O documento lista dezenas de tópicos que denunciam falhas graves cometidas deliberadamente nas decisões do Copam e CERH. Entre elas, a insistente fragmentação do licenciamento ambiental; a fragilidade no licenciamento de barragens; as outorgas de concessão de uso da água sem compromisso com a sustentabilidade do recurso; a ausência de criação de corredores ecológicos; o atraso com o Cadastro Ambiental Rural (CAR); e várias formas de tratamento discriminatório às ONGs dentro dos conselhos.
Isonomia e moralidade
“Estaremos prontos para voltar e dialogar através dos Conselhos, com o poder público e a iniciativa privada, quando o Governo exercer de fato o princípio acima enunciado, respeitando princípios constitucionais de isonomia, cidadania, moralidade, pluralismo político e impessoalidade, e sobretudo a capacidade de dialogar e compreender que a sociedade é mais diversa do que setores corporativistas”, finalizam.

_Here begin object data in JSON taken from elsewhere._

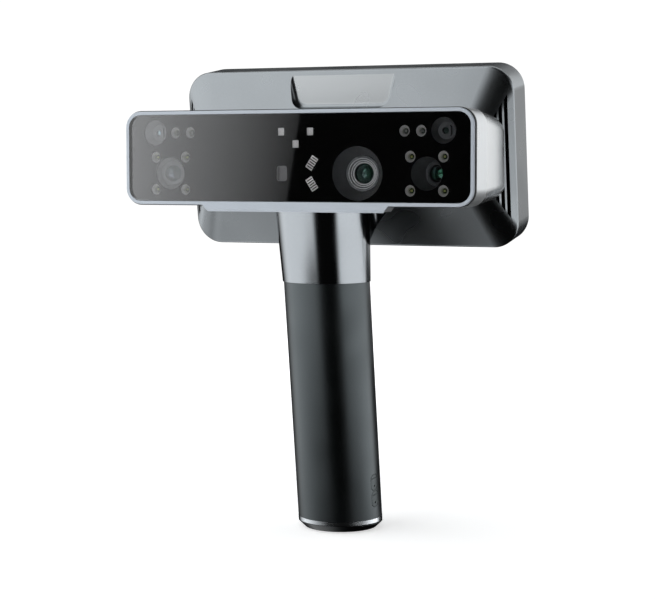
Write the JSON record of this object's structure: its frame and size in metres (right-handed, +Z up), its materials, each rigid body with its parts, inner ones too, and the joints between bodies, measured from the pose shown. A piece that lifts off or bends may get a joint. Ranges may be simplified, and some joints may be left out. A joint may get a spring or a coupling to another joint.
{
  "type": "handheld 3d scanner",
  "caption": "Handheld structured-light scanner: wide glass-fronted camera bar on a slanted round grip, with a touch display housing behind it.",
  "frame": {"origin": "centre of the flat foot under the handle, on the surface it stands on", "axes": "+X to the object's left-right width (the side with the port covers), -Y is the front that faces the subject, +Z up with the camera bar square to it"},
  "size_m": [0.2, 0.1101, 0.2623],
  "materials": {
    "bright_bezel": "bright satin anodised",
    "frame_silver": "fine bead-blasted",
    "shell_silver": "fine bead-blasted",
    "housing_grey": "dark satin anodised",
    "neck_grey": "satin anodised",
    "soft_grip": "soft-touch matte",
    "smoked_glass": "polished smoked glass",
    "screen_glass": "polished",
    "black_plate": "matt black",
    "hood_black": "matt black moulded",
    "barrel_black": "black anodised",
    "lens": "coated optical glass",
    "led_clear": "clear epoxy",
    "infrared_clear": "smoked epoxy",
    "board": "solder mask",
    "emitter_can": "diffusing window",
    "bare_alloy": "milled",
    "steel": "zinc plated",
    "seal_black": "matt",
    "screen_panel": "glossy panel",
    "inner_plastic": "moulded",
    "mesh_black": "woven mesh",
    "button_dark": "fine texture",
    "button_accent": "satin",
    "ring_bright": "polished",
    "foot_dark": "satin moulded",
    "cell_wrap": "shrink wrap",
    "cover_rubber": "matt",
    "copper_strip": "plated"
  },
  "bodies": {
    "frame": {"antennas": "copper_strip", "battery_cells": "cell_wrap", "battery_tray": "inner_plastic", "bench_posts": "bare_alloy", "bench_screws": "steel", "bezel_gasket": "seal_black", "bracket_screws": "steel", "button_board": "board", "button_panel": "button_dark", "colour_camera_barrel": "barrel_black", "colour_camera_hood": "hood_black", "colour_camera_lens": "lens", "display_bracket": "steel", "display_frame": "inner_plastic", "display_glass": "screen_glass", "display_housing": "housing_grey", "display_panel": "screen_panel", "dome_switches": "steel", "dot_emitters": "emitter_can", "end_cap": "foot_dark", "fan_frame": "inner_plastic", "foot_screws": "steel", "front_bezel": "bright_bezel", "front_glass": "smoked_glass", "grip_sleeve": "soft_grip", "handle_tube": "bare_alloy", "head_shell": "shell_silver", "heat_sink": "bare_alloy", "infrared_leds": "infrared_clear", "led_boards": "board", "left_camera_barrel": "barrel_black", "left_camera_hood": "hood_black", "left_camera_lens": "lens", "left_tracking_camera": "hood_black", "left_tracking_lens": "lens", "line_lasers": "emitter_can", "main_board": "board", "mid_frame": "frame_silver", "neck_front": "neck_grey", "neck_rear": "neck_grey", "optical_bench": "bare_alloy", "optics_plate": "black_plate", "port_board": "board", "port_sockets": "steel", "range_sensor": "emitter_can", "right_camera_barrel": "barrel_black", "right_camera_hood": "hood_black", "right_camera_lens": "lens", "right_tracking_camera": "hood_black", "right_tracking_lens": "lens", "trim_ring": "ring_bright", "vent_screens": "mesh_black", "white_leds": "led_clear"},
    "scan_button": {"scan_button": "button_accent"},
    "plus_button": {"plus_button": "button_dark"},
    "minus_button": {"minus_button": "button_dark"},
    "power_button": {"power_button": "button_accent"},
    "fan_rotor": {"fan_rotor": "inner_plastic"},
    "upper_port_cover": {"upper_port_cover": "cover_rubber"},
    "lower_port_cover": {"lower_port_cover": "cover_rubber"}
  },
  "joints": [
    {"name": "scan_button_press", "type": "slide", "parent": "frame", "child": "scan_button", "axis": [0, -0.9888, -0.1495], "range_m": [0, 0.001], "stiffness_N_per_m": 900, "springref_m": -0.0004},
    {"name": "plus_button_press", "type": "slide", "parent": "frame", "child": "plus_button", "axis": [0, -0.9888, -0.1495], "range_m": [0, 0.0008], "stiffness_N_per_m": 700, "springref_m": -0.0004},
    {"name": "minus_button_press", "type": "slide", "parent": "frame", "child": "minus_button", "axis": [0, -0.9888, -0.1495], "range_m": [0, 0.0008], "stiffness_N_per_m": 700, "springref_m": -0.0004},
    {"name": "power_button_press", "type": "slide", "parent": "frame", "child": "power_button", "axis": [0, -0.9888, -0.1495], "range_m": [0, 0.0008], "stiffness_N_per_m": 700, "springref_m": -0.0004},
    {"name": "fan_spin", "type": "hinge", "parent": "frame", "child": "fan_rotor", "pos_m": [0.062, 0.01778, 0.21012], "axis": [0, 0.9888, 0.1495], "continuous": true},
    {"name": "upper_port_cover_hinge", "type": "hinge", "parent": "frame", "child": "upper_port_cover", "pos_m": [0.02335, -0.00894, 0.03157], "axis": [-0.1736, -0.9737, -0.1473], "range_deg": [0, 100]},
    {"name": "lower_port_cover_hinge", "type": "hinge", "parent": "frame", "child": "lower_port_cover", "pos_m": [0.02335, -0.00749, 0.02198], "axis": [-0.1736, -0.9737, -0.1473], "range_deg": [0, 100]}
  ]
}
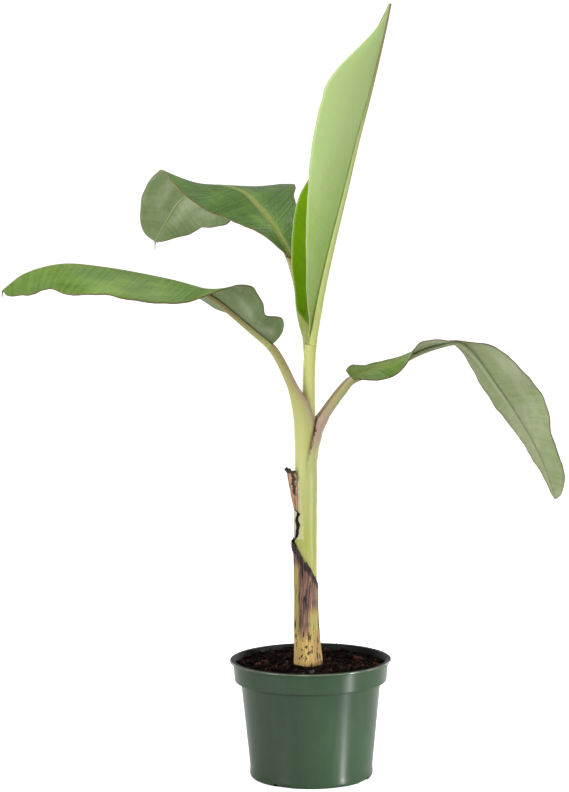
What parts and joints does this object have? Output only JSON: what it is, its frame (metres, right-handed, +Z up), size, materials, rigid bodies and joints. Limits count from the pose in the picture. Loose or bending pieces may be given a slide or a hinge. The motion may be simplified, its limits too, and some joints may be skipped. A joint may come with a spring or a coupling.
{
  "type": "potted banana plant",
  "caption": "young banana plant with an upright new leaf and arching older leaves on a sheathed stem, in a round tapered nursery pot of soil that stands on its flat underside",
  "frame": {"origin": "centre of the pot's flat underside", "axes": "+Z up along the stem, which is the plant's longest extent; -Y is the front, with the long arching leaf at -X; +X is to the right"},
  "size_m": [0.5725, 0.3374, 0.7871],
  "materials": {
    "pot_plastic": "dark green moulded plastic with a soft satin sheen and some dust",
    "soil": "near-black peat mix with reddish bark chips and grey specks",
    "stem": "pale yellow-green sheaths, smooth, with a faint waxy bloom",
    "leaf": "green leaf blade, glossy above and grey-green and waxy below",
    "dried_sheath": "dried brown fibrous sheath with dark rolled edges"
  },
  "bodies": {
    "root": {"pot": "pot_plastic", "soil": "soil", "pseudostem": "stem", "left_stalk": "stem", "right_stalk": "stem", "back_stalk": "stem", "dry_sheath_lower": "dried_sheath", "dry_sheath_upper": "dried_sheath", "left_leaf": "leaf", "back_leaf_rising": "leaf", "back_leaf_hanging": "leaf", "right_leaf_inner": "leaf", "right_leaf_outer": "leaf", "upright_leaf": "leaf"}
  },
  "joints": []
}
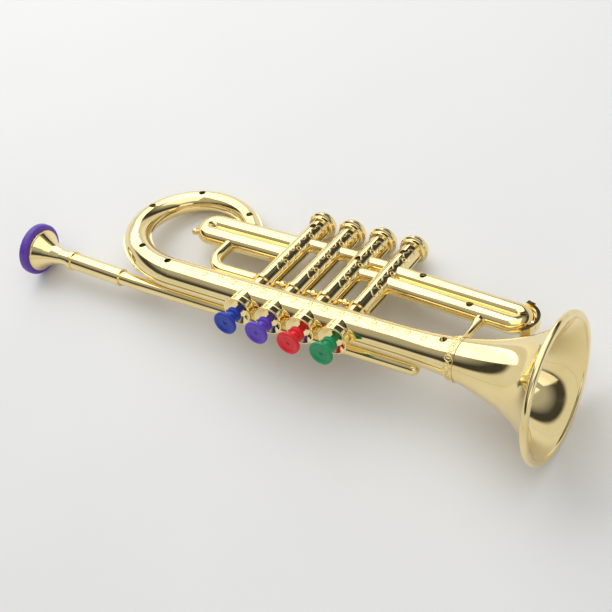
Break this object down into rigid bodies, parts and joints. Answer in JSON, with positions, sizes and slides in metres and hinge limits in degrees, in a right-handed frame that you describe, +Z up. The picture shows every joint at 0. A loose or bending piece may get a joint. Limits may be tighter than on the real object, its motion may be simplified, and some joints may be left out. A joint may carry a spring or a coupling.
{
  "type": "toy trumpet",
  "caption": "Gold plastic toy trumpet lying on its side, with sprung coloured keys, a looped tube, slides, a flared bell and a pull-out mouthpiece.",
  "frame": {"origin": "on the floor, under the middle of the trumpet's bounding box", "axes": "+Z up; +X from the mouthpiece to the bell; the keys are on the -Y side and the valve casings' far ends on the +Y side, as the trumpet lies on its bell rim, mouthpiece ring and first bottom cap"},
  "size_m": [0.369, 0.1262, 0.085],
  "materials": {
    "gold_plate": "mirror-bright vacuum-metallised pale gold on moulded plastic",
    "blue_plastic": "semi-gloss moulded",
    "purple_plastic": "semi-gloss moulded",
    "red_plastic": "semi-gloss moulded",
    "green_plastic": "semi-gloss moulded",
    "ring_plastic": "soft satin",
    "white_plastic": "plain moulded",
    "pad_rubber": "matt",
    "spring_steel": "bright drawn wire",
    "reed_brass": "rolled strip",
    "screw_steel": "dark plated"
  },
  "bodies": {
    "horn": {"bell": "gold_plate", "bell_ferrule": "gold_plate", "tube_shell_upper": "gold_plate", "tube_shell_lower": "gold_plate", "valve_shell_upper": "gold_plate", "valve_shell_lower": "gold_plate", "left_sleeve_outer": "gold_plate", "left_sleeve_inner": "gold_plate", "left_crook": "gold_plate", "third_crook": "gold_plate", "right_slide_upper": "gold_plate", "right_slide_lower": "gold_plate", "slide_guard": "gold_plate", "slide_brace": "gold_plate", "leadpipe": "gold_plate", "receiver": "gold_plate", "shell_screws": "screw_steel", "blue_spring": "spring_steel", "blue_reed_block": "white_plastic", "blue_reed": "reed_brass", "blue_top_cap": "gold_plate", "blue_bottom_cap": "gold_plate", "purple_spring": "spring_steel", "purple_reed_block": "white_plastic", "purple_reed": "reed_brass", "purple_top_cap": "gold_plate", "purple_bottom_cap": "gold_plate", "red_spring": "spring_steel", "red_reed_block": "white_plastic", "red_reed": "reed_brass", "red_top_cap": "gold_plate", "red_bottom_cap": "gold_plate", "green_spring": "spring_steel", "green_reed_block": "white_plastic", "green_reed": "reed_brass", "green_top_cap": "gold_plate", "green_bottom_cap": "gold_plate"},
    "mouthpiece": {"mouthpiece_cup": "gold_plate", "mouthpiece_ring": "ring_plastic"},
    "blue_valve": {"blue_key": "blue_plastic", "blue_plunger": "white_plastic", "blue_pad": "pad_rubber"},
    "purple_valve": {"purple_key": "purple_plastic", "purple_plunger": "white_plastic", "purple_pad": "pad_rubber"},
    "red_valve": {"red_key": "red_plastic", "red_plunger": "white_plastic", "red_pad": "pad_rubber"},
    "green_valve": {"green_key": "green_plastic", "green_plunger": "white_plastic", "green_pad": "pad_rubber"}
  },
  "joints": [
    {"name": "blue_key_press", "type": "slide", "parent": "horn", "child": "blue_valve", "axis": [0.0125, 0.9475, -0.3194], "range_m": [0, 0.0038], "stiffness_N_per_m": 220, "springref_m": -0.002, "deforming": ["blue_spring"]},
    {"name": "purple_key_press", "type": "slide", "parent": "horn", "child": "purple_valve", "axis": [0.0125, 0.9475, -0.3194], "range_m": [0, 0.0038], "stiffness_N_per_m": 220, "springref_m": -0.002, "deforming": ["purple_spring"]},
    {"name": "red_key_press", "type": "slide", "parent": "horn", "child": "red_valve", "axis": [0.0125, 0.9475, -0.3194], "range_m": [0, 0.0038], "stiffness_N_per_m": 220, "springref_m": -0.002, "deforming": ["red_spring"]},
    {"name": "green_key_press", "type": "slide", "parent": "horn", "child": "green_valve", "axis": [0.0125, 0.9475, -0.3194], "range_m": [0, 0.0038], "stiffness_N_per_m": 220, "springref_m": -0.002, "deforming": ["green_spring"]},
    {"name": "mouthpiece_pull", "type": "slide", "parent": "horn", "child": "mouthpiece", "axis": [-0.9999, 0.0123, -0.0028], "range_m": [0, 0.024]}
  ]
}
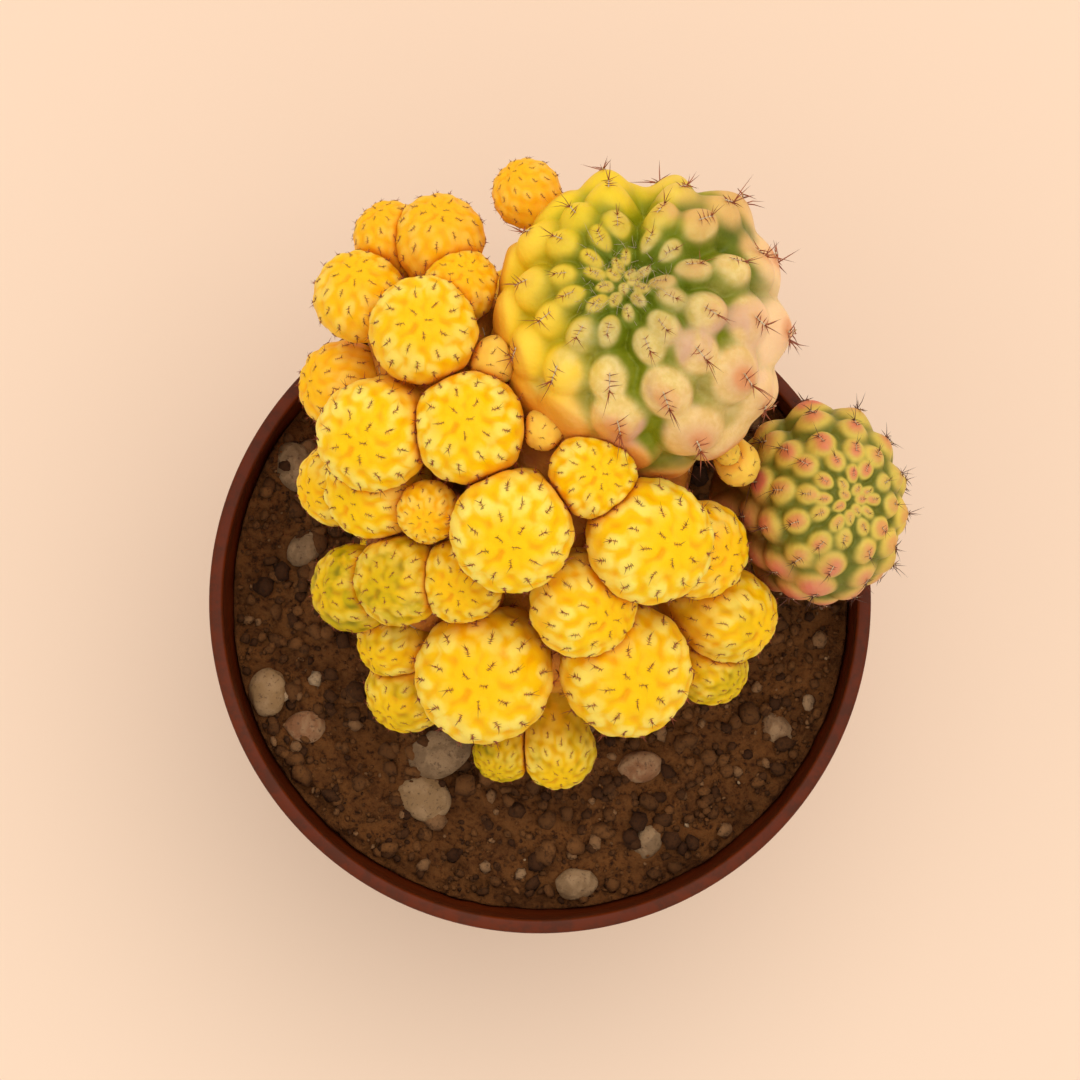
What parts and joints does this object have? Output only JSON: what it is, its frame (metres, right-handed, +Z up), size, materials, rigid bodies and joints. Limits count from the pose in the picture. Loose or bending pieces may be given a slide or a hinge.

As entidades signatárias do documento de denúncias contra a atuação do governo nos conselhos são; Associação Mineira de Defesa do Ambiente (Amda); Associação para a Gestão Socioambiental do Triângulo Mineiro (Angá); Associação Pró Pouso Alegre (Appa); Espeleogrupo Pains (EPA); Fundação Relictos de Apoio ao Parque do Rio Doce; Instituto Guaicuy – SOS Rio das Velhas; e Movimento Verde de Paracatu (Mover).